• EXTRACTED RECORDS:
____
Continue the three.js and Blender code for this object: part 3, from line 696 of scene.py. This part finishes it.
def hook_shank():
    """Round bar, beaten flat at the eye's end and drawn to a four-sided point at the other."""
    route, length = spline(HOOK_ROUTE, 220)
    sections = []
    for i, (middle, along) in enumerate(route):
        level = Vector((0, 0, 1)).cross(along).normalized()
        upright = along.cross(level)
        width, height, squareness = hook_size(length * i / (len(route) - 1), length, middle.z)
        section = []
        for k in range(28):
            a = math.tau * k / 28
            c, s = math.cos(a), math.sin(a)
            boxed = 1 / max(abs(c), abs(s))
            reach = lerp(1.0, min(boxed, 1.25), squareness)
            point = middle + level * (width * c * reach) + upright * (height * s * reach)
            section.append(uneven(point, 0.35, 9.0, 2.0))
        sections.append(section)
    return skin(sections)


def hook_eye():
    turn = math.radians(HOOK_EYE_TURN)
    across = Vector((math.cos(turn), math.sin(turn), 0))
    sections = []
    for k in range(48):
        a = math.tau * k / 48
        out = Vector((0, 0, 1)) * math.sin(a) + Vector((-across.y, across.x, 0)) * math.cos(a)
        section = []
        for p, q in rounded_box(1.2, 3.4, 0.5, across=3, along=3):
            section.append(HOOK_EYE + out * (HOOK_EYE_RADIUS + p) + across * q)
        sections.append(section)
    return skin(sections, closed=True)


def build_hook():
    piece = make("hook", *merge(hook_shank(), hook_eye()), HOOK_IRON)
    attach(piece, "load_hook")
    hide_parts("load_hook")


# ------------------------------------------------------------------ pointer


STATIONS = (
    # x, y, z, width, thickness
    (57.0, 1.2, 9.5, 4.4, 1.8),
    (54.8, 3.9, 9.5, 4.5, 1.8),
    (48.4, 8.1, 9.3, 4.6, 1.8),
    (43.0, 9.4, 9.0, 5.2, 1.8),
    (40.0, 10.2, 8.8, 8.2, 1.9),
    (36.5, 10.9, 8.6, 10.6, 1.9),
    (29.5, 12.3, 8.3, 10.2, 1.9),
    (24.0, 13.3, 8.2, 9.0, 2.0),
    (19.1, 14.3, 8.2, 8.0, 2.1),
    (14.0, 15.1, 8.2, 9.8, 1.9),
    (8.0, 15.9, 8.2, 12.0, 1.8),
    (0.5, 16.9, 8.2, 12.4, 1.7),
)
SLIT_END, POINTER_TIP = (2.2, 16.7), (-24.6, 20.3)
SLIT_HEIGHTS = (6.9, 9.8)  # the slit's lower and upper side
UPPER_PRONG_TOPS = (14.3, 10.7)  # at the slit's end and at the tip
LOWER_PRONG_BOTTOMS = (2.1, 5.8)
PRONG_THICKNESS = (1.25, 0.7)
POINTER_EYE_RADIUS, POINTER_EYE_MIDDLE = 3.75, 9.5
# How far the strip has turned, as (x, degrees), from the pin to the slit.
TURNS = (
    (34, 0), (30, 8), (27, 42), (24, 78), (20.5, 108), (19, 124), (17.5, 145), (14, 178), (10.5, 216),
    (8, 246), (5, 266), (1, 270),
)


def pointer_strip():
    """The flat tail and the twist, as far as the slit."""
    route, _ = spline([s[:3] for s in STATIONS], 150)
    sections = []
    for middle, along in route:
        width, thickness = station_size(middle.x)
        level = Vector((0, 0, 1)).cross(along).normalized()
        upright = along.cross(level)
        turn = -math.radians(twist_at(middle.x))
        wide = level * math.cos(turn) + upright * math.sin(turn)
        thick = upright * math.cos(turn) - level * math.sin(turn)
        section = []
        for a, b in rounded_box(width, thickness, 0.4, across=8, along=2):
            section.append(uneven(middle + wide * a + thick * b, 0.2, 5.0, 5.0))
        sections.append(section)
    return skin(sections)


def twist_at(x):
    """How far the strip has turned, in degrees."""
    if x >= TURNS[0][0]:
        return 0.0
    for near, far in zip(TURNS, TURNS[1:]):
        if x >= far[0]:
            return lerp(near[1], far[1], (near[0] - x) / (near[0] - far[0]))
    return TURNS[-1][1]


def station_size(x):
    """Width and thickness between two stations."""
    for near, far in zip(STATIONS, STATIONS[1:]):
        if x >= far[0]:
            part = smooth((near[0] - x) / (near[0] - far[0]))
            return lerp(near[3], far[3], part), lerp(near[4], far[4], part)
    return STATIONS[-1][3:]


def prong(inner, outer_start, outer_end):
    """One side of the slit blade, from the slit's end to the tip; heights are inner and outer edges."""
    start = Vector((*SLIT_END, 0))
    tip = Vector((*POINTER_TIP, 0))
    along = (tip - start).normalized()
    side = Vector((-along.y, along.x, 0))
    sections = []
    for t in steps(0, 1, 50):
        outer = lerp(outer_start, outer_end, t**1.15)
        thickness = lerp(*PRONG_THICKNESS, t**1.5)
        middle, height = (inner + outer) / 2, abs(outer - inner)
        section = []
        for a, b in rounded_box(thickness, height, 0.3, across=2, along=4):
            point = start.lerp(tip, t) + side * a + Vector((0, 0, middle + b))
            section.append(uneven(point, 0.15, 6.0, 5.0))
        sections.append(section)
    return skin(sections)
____
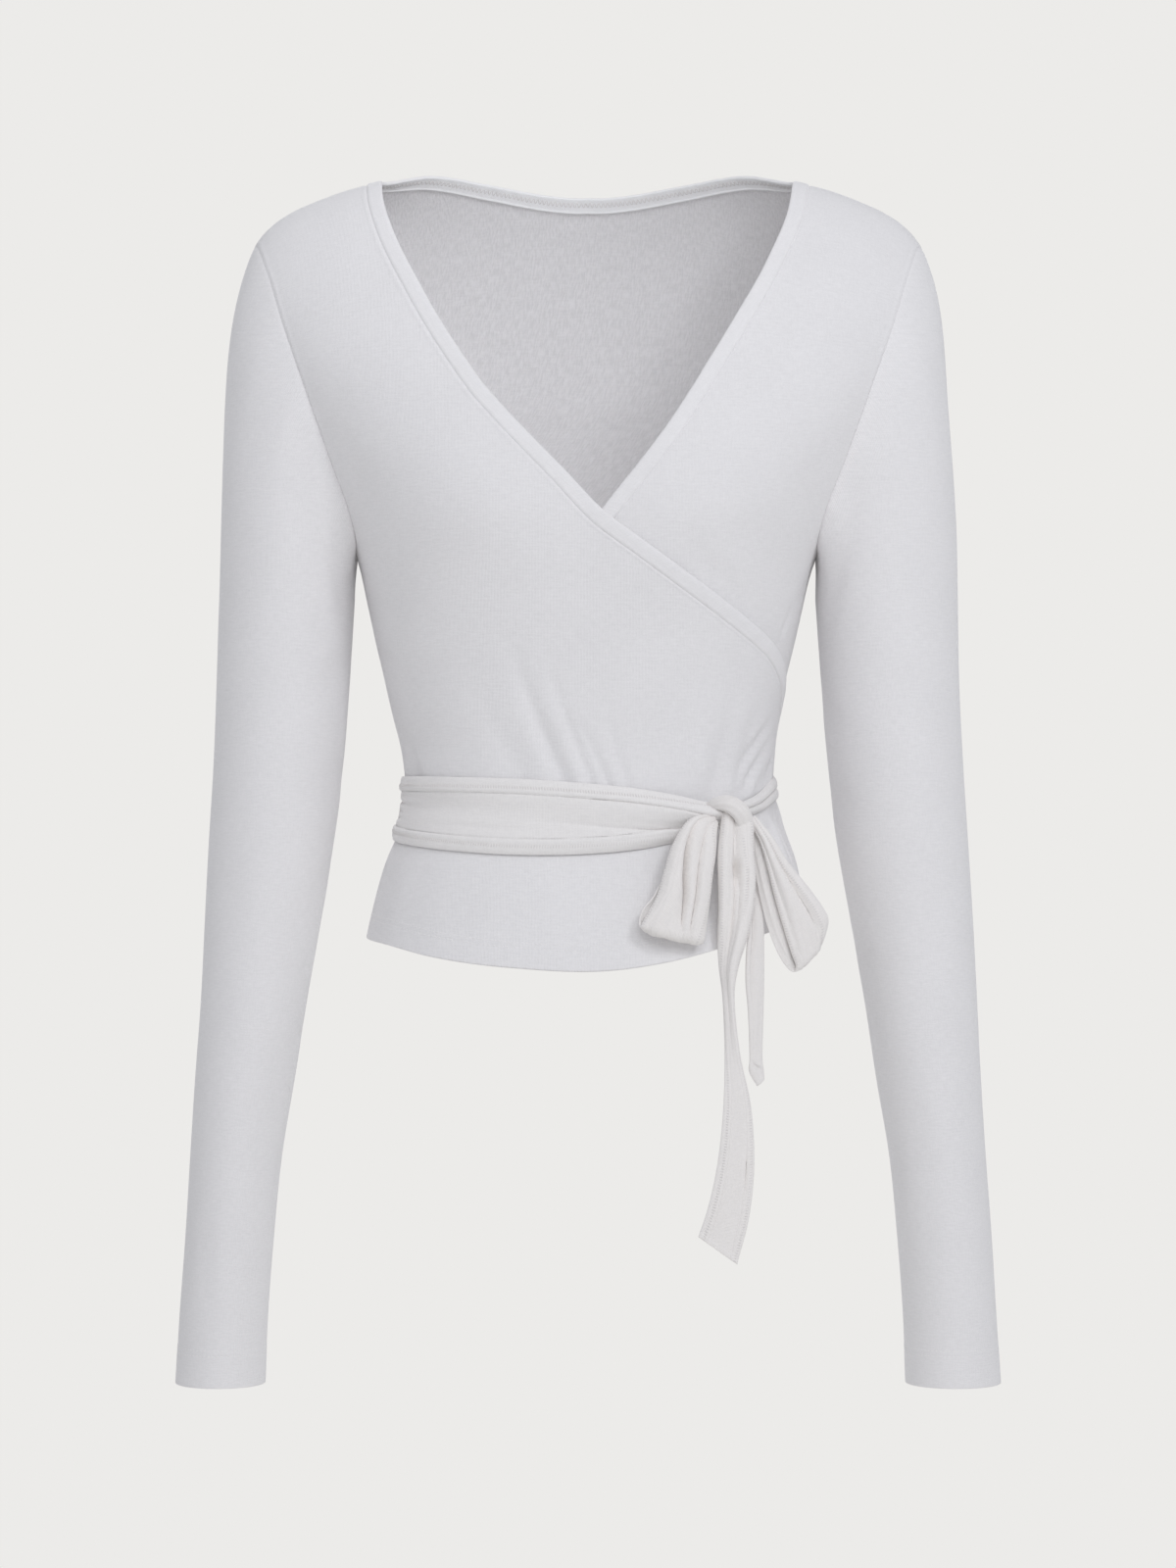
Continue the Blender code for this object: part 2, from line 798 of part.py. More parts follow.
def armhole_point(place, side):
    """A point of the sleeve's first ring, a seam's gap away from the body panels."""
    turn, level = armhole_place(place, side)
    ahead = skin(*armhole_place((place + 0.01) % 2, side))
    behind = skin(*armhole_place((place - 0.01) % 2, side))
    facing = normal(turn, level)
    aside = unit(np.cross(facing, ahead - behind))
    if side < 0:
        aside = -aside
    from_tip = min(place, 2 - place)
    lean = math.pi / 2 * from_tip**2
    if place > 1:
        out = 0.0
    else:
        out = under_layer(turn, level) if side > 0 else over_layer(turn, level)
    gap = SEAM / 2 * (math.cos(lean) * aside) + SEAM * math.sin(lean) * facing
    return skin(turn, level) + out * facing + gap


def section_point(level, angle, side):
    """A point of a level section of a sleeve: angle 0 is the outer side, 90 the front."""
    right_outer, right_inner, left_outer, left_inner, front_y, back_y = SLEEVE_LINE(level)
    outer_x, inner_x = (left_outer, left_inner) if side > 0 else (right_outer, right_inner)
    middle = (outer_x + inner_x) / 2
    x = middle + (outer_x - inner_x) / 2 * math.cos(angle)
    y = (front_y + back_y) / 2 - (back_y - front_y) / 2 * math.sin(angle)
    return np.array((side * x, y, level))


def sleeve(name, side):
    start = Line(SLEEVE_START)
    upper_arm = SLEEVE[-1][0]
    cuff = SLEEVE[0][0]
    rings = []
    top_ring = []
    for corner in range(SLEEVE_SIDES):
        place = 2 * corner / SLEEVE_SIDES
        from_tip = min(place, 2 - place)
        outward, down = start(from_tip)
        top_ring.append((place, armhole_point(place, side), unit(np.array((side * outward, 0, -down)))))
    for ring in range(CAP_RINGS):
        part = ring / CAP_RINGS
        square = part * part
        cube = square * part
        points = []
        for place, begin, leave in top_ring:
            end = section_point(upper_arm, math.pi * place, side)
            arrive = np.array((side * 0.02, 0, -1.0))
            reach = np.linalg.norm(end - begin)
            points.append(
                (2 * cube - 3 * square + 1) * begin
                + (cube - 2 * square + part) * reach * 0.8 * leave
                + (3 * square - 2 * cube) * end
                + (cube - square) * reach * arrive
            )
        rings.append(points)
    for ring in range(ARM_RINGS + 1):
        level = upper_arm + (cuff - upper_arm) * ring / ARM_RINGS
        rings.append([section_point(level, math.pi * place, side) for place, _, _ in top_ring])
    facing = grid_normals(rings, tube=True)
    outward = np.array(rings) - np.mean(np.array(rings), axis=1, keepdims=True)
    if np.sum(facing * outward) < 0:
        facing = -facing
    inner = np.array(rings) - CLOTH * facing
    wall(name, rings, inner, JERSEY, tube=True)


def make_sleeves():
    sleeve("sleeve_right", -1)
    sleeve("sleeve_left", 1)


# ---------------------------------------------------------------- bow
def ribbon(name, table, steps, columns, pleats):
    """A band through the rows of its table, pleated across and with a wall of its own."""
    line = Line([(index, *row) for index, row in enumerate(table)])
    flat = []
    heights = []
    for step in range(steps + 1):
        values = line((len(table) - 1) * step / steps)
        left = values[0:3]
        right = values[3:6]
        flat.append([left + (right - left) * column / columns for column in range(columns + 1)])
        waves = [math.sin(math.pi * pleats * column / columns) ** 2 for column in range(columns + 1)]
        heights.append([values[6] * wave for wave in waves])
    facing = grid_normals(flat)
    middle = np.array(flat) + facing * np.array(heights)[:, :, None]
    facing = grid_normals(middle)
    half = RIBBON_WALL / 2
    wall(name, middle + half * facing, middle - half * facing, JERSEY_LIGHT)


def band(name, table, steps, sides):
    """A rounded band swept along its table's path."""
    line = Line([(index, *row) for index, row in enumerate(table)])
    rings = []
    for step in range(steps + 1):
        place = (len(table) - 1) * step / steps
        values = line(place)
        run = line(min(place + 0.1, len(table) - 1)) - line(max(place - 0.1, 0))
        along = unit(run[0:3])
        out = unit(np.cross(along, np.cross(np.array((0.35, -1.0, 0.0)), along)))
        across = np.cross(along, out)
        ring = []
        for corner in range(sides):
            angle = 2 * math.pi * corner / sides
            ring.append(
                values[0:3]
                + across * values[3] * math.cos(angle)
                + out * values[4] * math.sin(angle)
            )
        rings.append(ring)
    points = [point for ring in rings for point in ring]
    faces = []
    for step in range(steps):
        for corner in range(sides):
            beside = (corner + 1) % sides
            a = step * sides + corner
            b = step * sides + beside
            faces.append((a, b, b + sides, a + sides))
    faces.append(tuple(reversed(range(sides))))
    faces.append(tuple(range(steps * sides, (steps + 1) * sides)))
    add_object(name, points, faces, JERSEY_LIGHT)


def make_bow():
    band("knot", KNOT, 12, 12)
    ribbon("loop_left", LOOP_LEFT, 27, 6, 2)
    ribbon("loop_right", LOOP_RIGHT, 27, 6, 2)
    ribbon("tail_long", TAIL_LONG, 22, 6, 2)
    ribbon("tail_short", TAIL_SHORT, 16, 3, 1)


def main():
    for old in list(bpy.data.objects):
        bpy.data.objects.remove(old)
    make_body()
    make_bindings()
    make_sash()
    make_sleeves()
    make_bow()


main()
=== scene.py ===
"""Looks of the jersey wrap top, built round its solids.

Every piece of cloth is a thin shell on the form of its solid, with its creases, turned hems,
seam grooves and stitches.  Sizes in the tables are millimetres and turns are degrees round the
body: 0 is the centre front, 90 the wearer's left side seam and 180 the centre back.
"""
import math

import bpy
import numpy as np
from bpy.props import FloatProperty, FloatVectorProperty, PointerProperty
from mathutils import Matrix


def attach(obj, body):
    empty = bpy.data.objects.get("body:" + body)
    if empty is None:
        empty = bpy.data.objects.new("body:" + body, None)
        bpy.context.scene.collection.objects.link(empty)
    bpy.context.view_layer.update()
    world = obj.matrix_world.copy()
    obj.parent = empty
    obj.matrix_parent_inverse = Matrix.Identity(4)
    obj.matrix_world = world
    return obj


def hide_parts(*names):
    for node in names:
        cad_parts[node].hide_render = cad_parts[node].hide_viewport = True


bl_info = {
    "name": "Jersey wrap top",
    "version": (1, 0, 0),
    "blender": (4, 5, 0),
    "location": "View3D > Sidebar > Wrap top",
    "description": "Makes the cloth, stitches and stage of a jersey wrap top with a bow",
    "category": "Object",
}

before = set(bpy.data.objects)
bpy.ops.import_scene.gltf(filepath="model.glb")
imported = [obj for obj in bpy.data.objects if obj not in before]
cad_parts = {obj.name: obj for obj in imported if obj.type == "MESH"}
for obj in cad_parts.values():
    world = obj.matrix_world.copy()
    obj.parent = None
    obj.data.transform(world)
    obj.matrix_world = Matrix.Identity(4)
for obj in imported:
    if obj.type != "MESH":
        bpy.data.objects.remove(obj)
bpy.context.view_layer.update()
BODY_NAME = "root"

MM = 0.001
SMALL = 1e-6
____
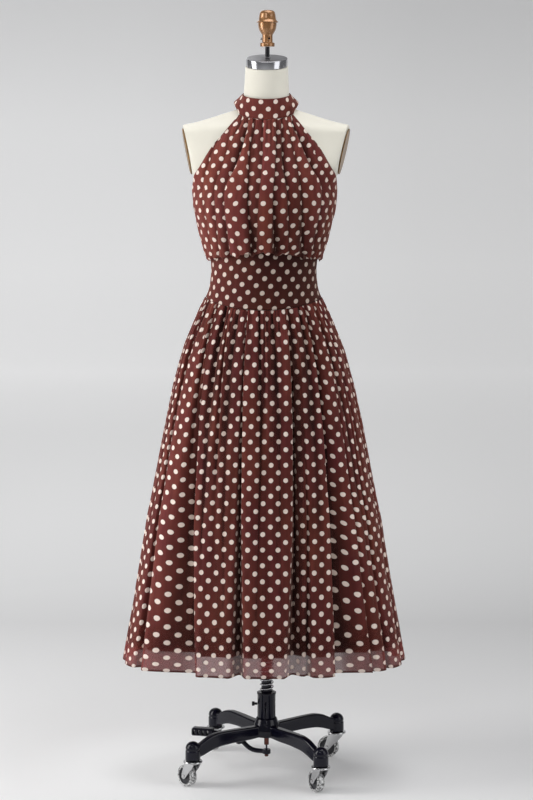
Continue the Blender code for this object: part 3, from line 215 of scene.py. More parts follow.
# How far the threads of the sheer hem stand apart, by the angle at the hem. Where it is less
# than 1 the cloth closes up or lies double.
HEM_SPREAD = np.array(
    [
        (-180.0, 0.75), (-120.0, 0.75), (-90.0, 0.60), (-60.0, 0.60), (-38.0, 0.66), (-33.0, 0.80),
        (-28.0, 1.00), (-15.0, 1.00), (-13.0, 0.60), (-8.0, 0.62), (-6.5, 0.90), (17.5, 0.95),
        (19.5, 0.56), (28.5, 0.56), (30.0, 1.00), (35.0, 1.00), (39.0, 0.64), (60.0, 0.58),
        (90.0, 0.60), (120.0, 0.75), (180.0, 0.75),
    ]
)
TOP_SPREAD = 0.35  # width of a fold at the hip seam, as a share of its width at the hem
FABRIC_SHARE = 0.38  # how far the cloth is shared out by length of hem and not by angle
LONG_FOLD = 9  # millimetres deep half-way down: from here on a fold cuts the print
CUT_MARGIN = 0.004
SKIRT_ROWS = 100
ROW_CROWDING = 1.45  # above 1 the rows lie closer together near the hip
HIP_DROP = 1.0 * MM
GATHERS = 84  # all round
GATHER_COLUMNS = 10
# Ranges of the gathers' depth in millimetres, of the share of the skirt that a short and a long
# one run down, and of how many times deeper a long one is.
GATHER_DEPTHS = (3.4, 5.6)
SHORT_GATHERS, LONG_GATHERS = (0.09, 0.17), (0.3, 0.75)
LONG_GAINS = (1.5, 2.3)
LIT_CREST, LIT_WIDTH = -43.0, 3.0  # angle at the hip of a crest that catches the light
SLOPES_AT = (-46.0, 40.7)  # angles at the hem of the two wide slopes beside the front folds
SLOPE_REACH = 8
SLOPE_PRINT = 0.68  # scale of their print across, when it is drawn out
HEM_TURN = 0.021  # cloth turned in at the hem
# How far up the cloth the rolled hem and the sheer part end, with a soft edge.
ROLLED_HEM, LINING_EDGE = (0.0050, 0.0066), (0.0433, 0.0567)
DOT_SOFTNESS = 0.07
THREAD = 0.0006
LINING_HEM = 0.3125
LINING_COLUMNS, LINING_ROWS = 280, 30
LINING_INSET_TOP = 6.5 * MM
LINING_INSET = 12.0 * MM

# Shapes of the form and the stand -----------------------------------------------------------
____
• JOB: Repeat the span of lines that opens with the line holding "Continue the Blender code for this object: part 2, from" and closes with the line holding "return skin(turn, level)", exactly as it stands.

• RESPONSE TO THE EXERCISE:
Continue the Blender code for this object: part 2, from line 798 of part.py. More parts follow.
def armhole_point(place, side):
    """A point of the sleeve's first ring, a seam's gap away from the body panels."""
    turn, level = armhole_place(place, side)
    ahead = skin(*armhole_place((place + 0.01) % 2, side))
    behind = skin(*armhole_place((place - 0.01) % 2, side))
    facing = normal(turn, level)
    aside = unit(np.cross(facing, ahead - behind))
    if side < 0:
        aside = -aside
    from_tip = min(place, 2 - place)
    lean = math.pi / 2 * from_tip**2
    if place > 1:
        out = 0.0
    else:
        out = under_layer(turn, level) if side > 0 else over_layer(turn, level)
    gap = SEAM / 2 * (math.cos(lean) * aside) + SEAM * math.sin(lean) * facing
    return skin(turn, level) + out * facing + gap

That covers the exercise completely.